The main parties agreed that the council could only demonstrate four years' supply of housing land. Local residents argued that the supply backlog should be spread over the whole local plan period, thus providing a supply of more than five years. The inspector found no justification for this approach and concluded that the council could not demonstrate an adequate supply.
He noted that the core strategy identified the village as having potential to accommodate between 51 and 150 dwellings and allocated an additional 70 dwellings to it. The appeal proposal would equate to less than half this allocation and just one-fifth of the settlement's maximum growth potential, he calculated.
The inspector rejected objectors' assertions that the scheme should be classified as major development, thus engaging the provision in paragraph 116 of the National Planning Policy Framework that development in nationally designated landscapes should be refused unless there are exceptional circumstances and approval is in the public interest.
However, he recognised that the scheme's impact on the area's natural beauty was a material consideration. In his opinion, its proposed density would result in an urban grain in a small irregularly shaped field. Trees and hedgerows would need to be removed to open up the site and the impact would be exacerbated if a bank was removed and a footway installed along a road, he observed.
He found that connections between the site and the village would be acceptable and that no adverse impact on existing residents would result.
However, in refusing permission, he questioned whether adequate on-site parking could be provided, inferring that the density of development was too high. He also found that the risk of surface water flooding had not been adequately examined and a sustainable drainage strategy had yet to be formulated.

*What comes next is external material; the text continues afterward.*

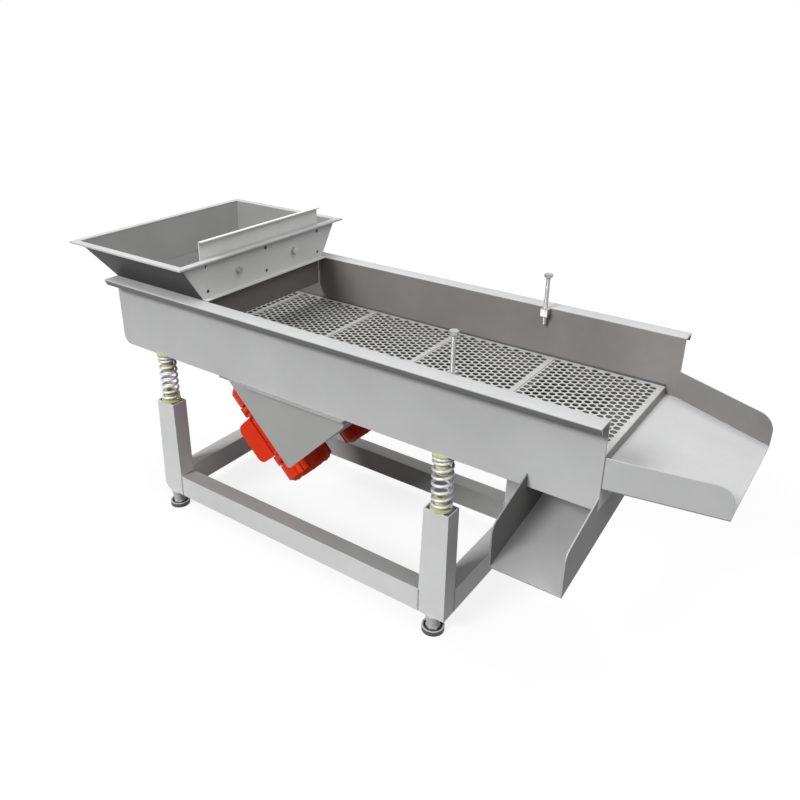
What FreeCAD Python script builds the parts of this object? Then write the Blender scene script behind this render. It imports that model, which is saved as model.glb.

Inspector: Kenneth Stone, Hearing
Comment The dispute between the main parties and concerned residents over the basis on which the district's housing land supply should be calculated also raised the issue of whether historic rates of windfall permissions would persist. Residents pointed out that even in recent months, the area's historically high rate of windfall consents had been maintained. However, the inspector endorsed the council's view that windfalls represented a "finite resource" of housing consents and could not be relied upon to continue, given the significant environmental and infrastructure constraints facing the district.